Hanna nodded. “Does she date at all?”

“Oh,” Milo sighed. “I don’t know. I’m sure she does. But she’s never introduced anyone, so maybe not?”

“How many girls have you brought home?” Hanna asked, a playful smile unfurling.

“Fair point,” Milo said. “Either way, that’s none of my business.”

“And fifteen years and three therapists later, you’re content to never engage in anything that might put you at risk of repeating your biggest trauma.”

“Nailed it, Arizona.”

“Are you the oldest?” she asked.

Milo’s head tilted. “The baby, actually. Why?”

“You just give off a bit of a big brother thing,” Hanna said.

Milo’s forehead crinkled. “You think of me like a brother?”

“No,” Hanna said. “Maybe.”

“Unfortunate.”

Hanna finished her whiskey. “Not that it matters, since you don’t date.”

“Right,” he said. “You’ve successfully avoided your turn long enough.”

Hanna exhaled, the breath shaky. “My turn.” She pushed her empty glass to the end of the table. “Alright, well, you already know that I had just broken up with Logan, so the timing wasn’t ideal. But one day, I was sitting in a meeting, and my phone kept blowing up. Over and over. I talked to my mom every single day, on the way to and from work, so if she was calling outside of that, I knew something was wrong before I even answered.”

Hanna pushed down the creeping chill in her spine.
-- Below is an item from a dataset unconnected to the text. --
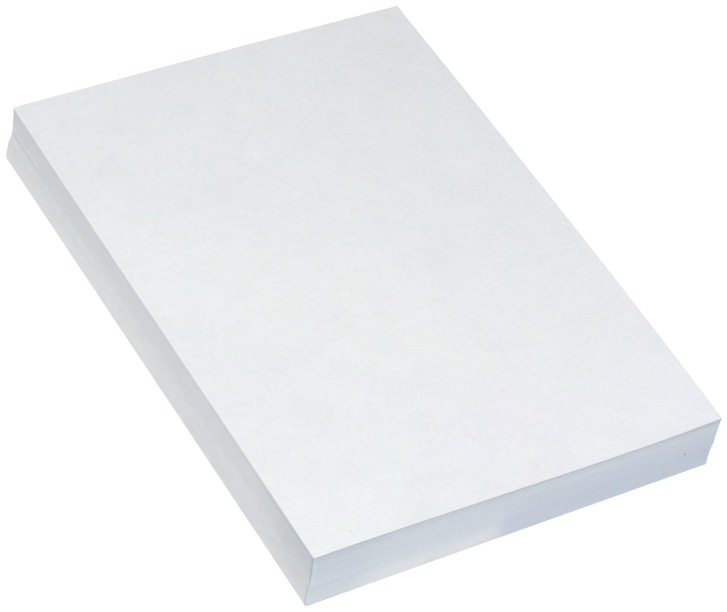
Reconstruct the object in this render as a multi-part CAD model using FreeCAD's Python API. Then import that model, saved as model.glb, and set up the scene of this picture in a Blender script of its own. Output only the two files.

“It wasn’t her, it was her coworker calling from her phone. She’d passed out in the middle of lunch. They took her to the emergency room for a laceration on her head, and her white blood cell count was through the roof.”

She could hear the tears pooling on her tongue, building as she relived the worst weeks of her life. She’d never told the story out loud before.

“They did a CT scan, and it came back with mets on just about every inch of her body. Honestly, every doctor we talked to was floored that she was still walking. She’d been losing weight for a month or two, but she was a woman in her fifties—she was always dieting. They thought the first tumor was a glioblastoma but, in the end, it didn’t really matter. It had spread so badly, she’d probably been sick for months, maybe years. It was hard to trace it all.”

“Shit,” Milo whispered. He didn’t say he was sorry, or that it must have been so hard. Like Sara, he understood the value of just sitting in the pain. Hanna tapped her hands against the table, willing the tears away.

“I still feel bad for the doctors. I could tell it was torture for them, having to try and stay positive for a young girl when her mother was defying death with every breath she took. There was one time—” Hanna surprised herself with a laugh that caught in her chest. “—she had a fever and, in chemo, that’s a do-not-pass-go, d0-not-collect-two-hundred-dollars, straight-to-the-ER thing. They asked her what she was in treatment for, and she told them she was just one big tumor and to stop asking stupid questions. The pain meds made her a little bitchy,” Hanna added. “It was only eight weeks from the fainting to her dying.”

“Hell of a ride,” Milo said. He pushed against his chest, and she wondered for not the first time if they were doomed to always be walking triggers for one another’s deepest pains.

“There’s no winning that game,” she said. “But I got time to say goodbye. I had time to have conversations no one ever wants to have. We got to go to the Grand Canyon together for a weekend and said all the things everyone is afraid to say.” A sob bubbled up through her chest, unstoppable. “Sorry,” she said.

“For… being sad about your dead mom? That shit doesn’t scare me, Hanna.”

She couldn’t look at him.

“I mean it, Arizona. I can hold it. I’ve had lots of practice.”

She ignored him, battling it back down. She’d had lots of practice in that. Maybe she’d brave that meltdown one day.